-------- TASK INPUTS --------
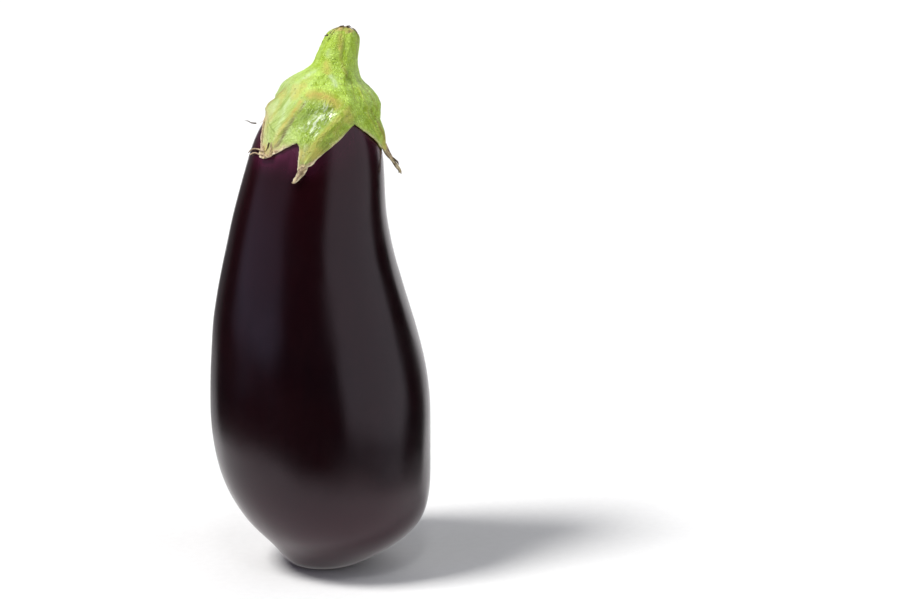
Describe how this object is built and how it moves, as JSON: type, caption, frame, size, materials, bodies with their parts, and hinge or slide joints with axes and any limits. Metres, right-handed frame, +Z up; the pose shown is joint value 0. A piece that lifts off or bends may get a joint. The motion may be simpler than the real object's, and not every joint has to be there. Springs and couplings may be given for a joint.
{
  "type": "whole eggplant",
  "caption": "Plump pear-shaped vegetable with smooth skin, capped by a lobed leafy calyx and a short cut stem, standing on a small flat spot at its wide end.",
  "frame": {"origin": "middle of the small flat spot on the wide end that the fruit rests on", "axes": "+Z up from the flat spot to the cut stem; -Y is the front, where the longest sepal in view hangs; the belly swells toward +X near its foot"},
  "size_m": [0.0904, 0.0915, 0.2222],
  "materials": {
    "eggplant_skin": "glossy thin waxy skin, nearly black maroon purple",
    "calyx_green": "satin fleshy green sepals and stem with dry tan tips and a corky cut end"
  },
  "bodies": {
    "root": {"fruit": "eggplant_skin", "calyx_and_stem": "calyx_green"}
  },
  "joints": []
}
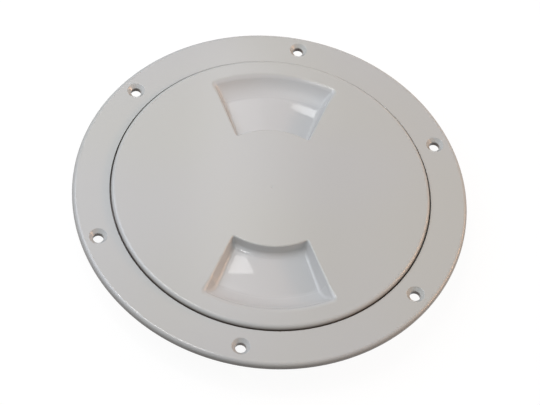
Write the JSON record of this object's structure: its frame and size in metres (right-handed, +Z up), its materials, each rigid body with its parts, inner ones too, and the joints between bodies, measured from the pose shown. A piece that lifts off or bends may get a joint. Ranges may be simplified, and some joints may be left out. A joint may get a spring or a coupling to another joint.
{
  "type": "access hatch",
  "caption": "Round screw-in deck access hatch: a flanged ring with countersunk screw holes and a threaded collar, and a sealed lid turned by two finger pockets.",
  "frame": {"origin": "centre of the screw circle, on the deck surface that the flange lies on", "axes": "+Z points up out of the deck along the hatch's axis; the two finger pockets lie along Y"},
  "size_m": [0.2, 0.2, 0.0233],
  "materials": {
    "ring_plastic": "moulded, satin",
    "lid_plastic": "moulded, satin face and polished finger pockets",
    "seal_rubber": "moulded, matt"
  },
  "bodies": {
    "ring": {"deck_ring": "ring_plastic"},
    "seal": {"lid_seal": "seal_rubber"},
    "cover": {"lid": "lid_plastic"}
  },
  "joints": [
    {"name": "lid_lift", "type": "slide", "parent": "ring", "child": "seal", "axis": [0, 0, 1], "range_m": [0, 0.018]},
    {"name": "lid_turn", "type": "hinge", "parent": "seal", "child": "cover", "pos_m": [0, 0, 0], "axis": [0, 0, 1], "range_deg": [0, 1080]}
  ],
  "couplings": [
    {"joint": "lid_lift", "follows": "lid_turn", "m_per_rad": 0.00095493}
  ]
}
--------
- DIRECTIONS:
Return every record, word for word.

- TASK ANSWER:
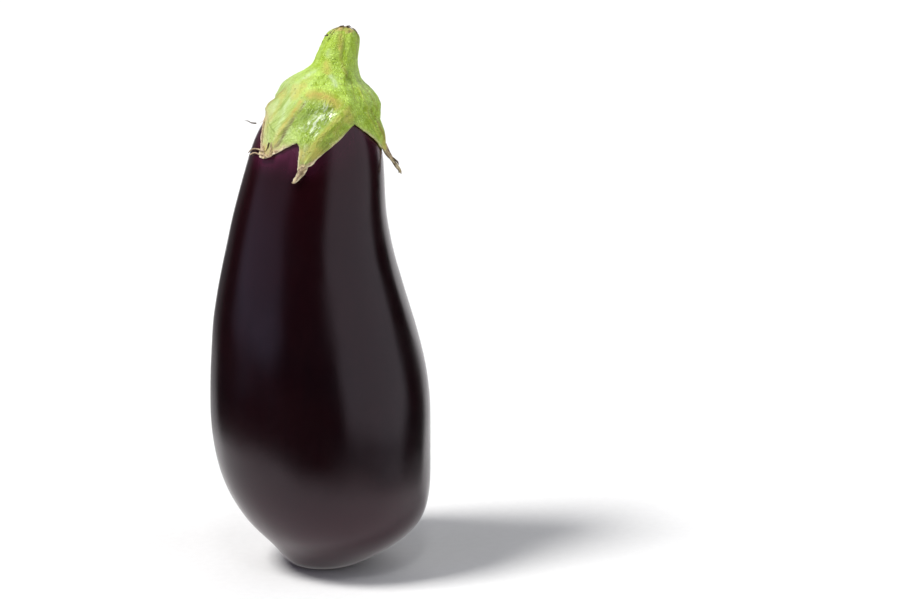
Describe how this object is built and how it moves, as JSON: type, caption, frame, size, materials, bodies with their parts, and hinge or slide joints with axes and any limits. Metres, right-handed frame, +Z up; the pose shown is joint value 0. A piece that lifts off or bends may get a joint. The motion may be simpler than the real object's, and not every joint has to be there. Springs and couplings may be given for a joint.
{
  "type": "whole eggplant",
  "caption": "Plump pear-shaped vegetable with smooth skin, capped by a lobed leafy calyx and a short cut stem, standing on a small flat spot at its wide end.",
  "frame": {"origin": "middle of the small flat spot on the wide end that the fruit rests on", "axes": "+Z up from the flat spot to the cut stem; -Y is the front, where the longest sepal in view hangs; the belly swells toward +X near its foot"},
  "size_m": [0.0904, 0.0915, 0.2222],
  "materials": {
    "eggplant_skin": "glossy thin waxy skin, nearly black maroon purple",
    "calyx_green": "satin fleshy green sepals and stem with dry tan tips and a corky cut end"
  },
  "bodies": {
    "root": {"fruit": "eggplant_skin", "calyx_and_stem": "calyx_green"}
  },
  "joints": []
}
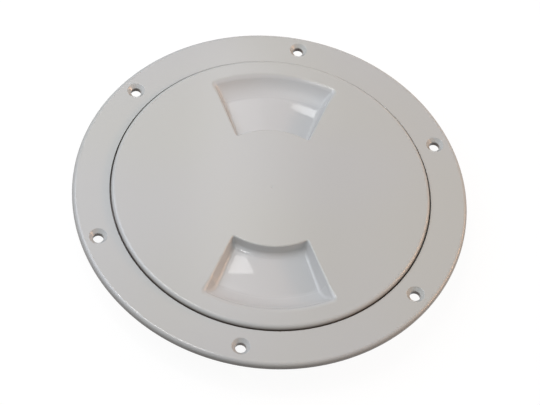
Write the JSON record of this object's structure: its frame and size in metres (right-handed, +Z up), its materials, each rigid body with its parts, inner ones too, and the joints between bodies, measured from the pose shown. A piece that lifts off or bends may get a joint. Ranges may be simplified, and some joints may be left out. A joint may get a spring or a coupling to another joint.
{
  "type": "access hatch",
  "caption": "Round screw-in deck access hatch: a flanged ring with countersunk screw holes and a threaded collar, and a sealed lid turned by two finger pockets.",
  "frame": {"origin": "centre of the screw circle, on the deck surface that the flange lies on", "axes": "+Z points up out of the deck along the hatch's axis; the two finger pockets lie along Y"},
  "size_m": [0.2, 0.2, 0.0233],
  "materials": {
    "ring_plastic": "moulded, satin",
    "lid_plastic": "moulded, satin face and polished finger pockets",
    "seal_rubber": "moulded, matt"
  },
  "bodies": {
    "ring": {"deck_ring": "ring_plastic"},
    "seal": {"lid_seal": "seal_rubber"},
    "cover": {"lid": "lid_plastic"}
  },
  "joints": [
    {"name": "lid_lift", "type": "slide", "parent": "ring", "child": "seal", "axis": [0, 0, 1], "range_m": [0, 0.018]},
    {"name": "lid_turn", "type": "hinge", "parent": "seal", "child": "cover", "pos_m": [0, 0, 0], "axis": [0, 0, 1], "range_deg": [0, 1080]}
  ],
  "couplings": [
    {"joint": "lid_lift", "follows": "lid_turn", "m_per_rad": 0.00095493}
  ]
}